Records with modeling code
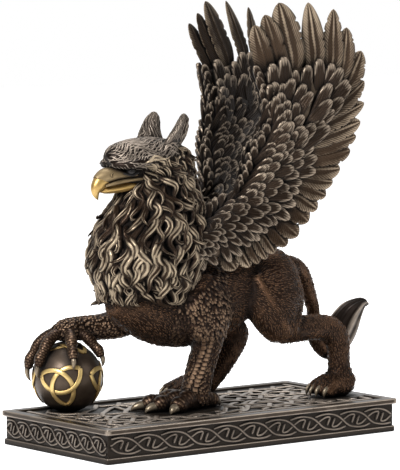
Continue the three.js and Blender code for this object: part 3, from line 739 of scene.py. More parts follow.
def shin_plates():
    """Two columns of broad plates down the front of the near foreleg, toward its middle toe"""
    surface = surface_of(body)
    centre_line = spline(NEAR_FORELEG, np.linspace(0, 1, 200))
    places, outs = [], []
    for level in PLATE_LEVELS:
        centre = centre_line[np.argmin(np.abs(centre_line[:, 2] - SOLE - level)), :3]
        facing = math.radians(np.interp(level, *SHIN_FACING))
        for column in (-0.5, 0.5):
            bearing = facing + column * 0.5
            away = np.array([math.cos(bearing), math.sin(bearing), 0])
            spot, normal, _, _ = surface.ray_cast(Vector(centre + 40 * away), Vector(-away))
            places.append(np.array(spot) + [0, 0, 0.6 * column])
            outs.append(np.array(normal))
    places, outs = np.array(places), np.array(outs)
    return lay(motif_scale((0.02, 0.3, 0.9, 1.0), 6.0), places + 0.1 * outs,
               combed([0, 0, -1.0], outs, 0.08), outs,
               np.tile([3.5, 3.9, 0.75], (len(places), 1)), SCALE_BRONZE, 0.08, 3, 0.2)


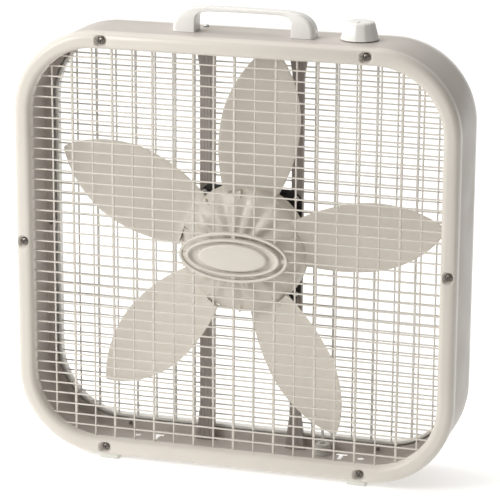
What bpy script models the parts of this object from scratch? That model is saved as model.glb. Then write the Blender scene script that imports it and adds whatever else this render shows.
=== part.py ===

• [WHAT IS REQUIRED]: The records above should be restated word for word, please.

• [REPLY TO THE TASK]:
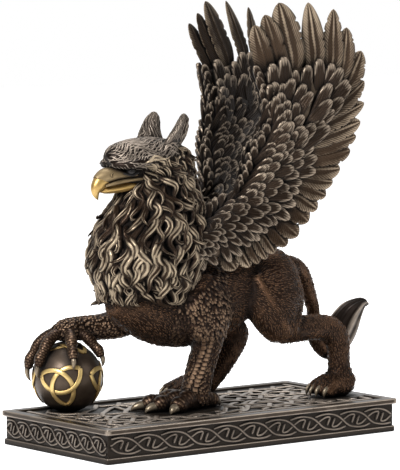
Continue the three.js and Blender code for this object: part 3, from line 739 of scene.py. More parts follow.
def shin_plates():
    """Two columns of broad plates down the front of the near foreleg, toward its middle toe"""
    surface = surface_of(body)
    centre_line = spline(NEAR_FORELEG, np.linspace(0, 1, 200))
    places, outs = [], []
    for level in PLATE_LEVELS:
        centre = centre_line[np.argmin(np.abs(centre_line[:, 2] - SOLE - level)), :3]
        facing = math.radians(np.interp(level, *SHIN_FACING))
        for column in (-0.5, 0.5):
            bearing = facing + column * 0.5
            away = np.array([math.cos(bearing), math.sin(bearing), 0])
            spot, normal, _, _ = surface.ray_cast(Vector(centre + 40 * away), Vector(-away))
            places.append(np.array(spot) + [0, 0, 0.6 * column])
            outs.append(np.array(normal))
    places, outs = np.array(places), np.array(outs)
    return lay(motif_scale((0.02, 0.3, 0.9, 1.0), 6.0), places + 0.1 * outs,
               combed([0, 0, -1.0], outs, 0.08), outs,
               np.tile([3.5, 3.9, 0.75], (len(places), 1)), SCALE_BRONZE, 0.08, 3, 0.2)


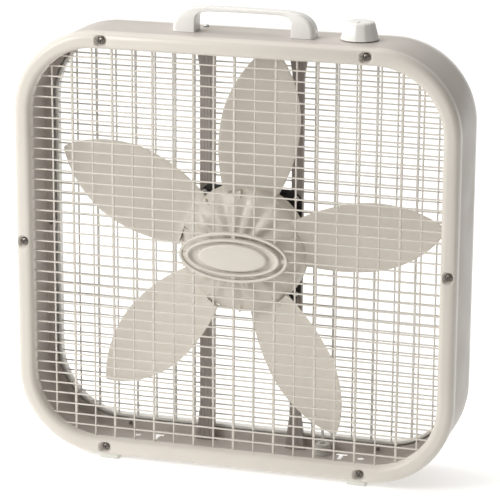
What bpy script models the parts of this object from scratch? That model is saved as model.glb. Then write the Blender scene script that imports it and adds whatever else this render shows.
=== part.py ===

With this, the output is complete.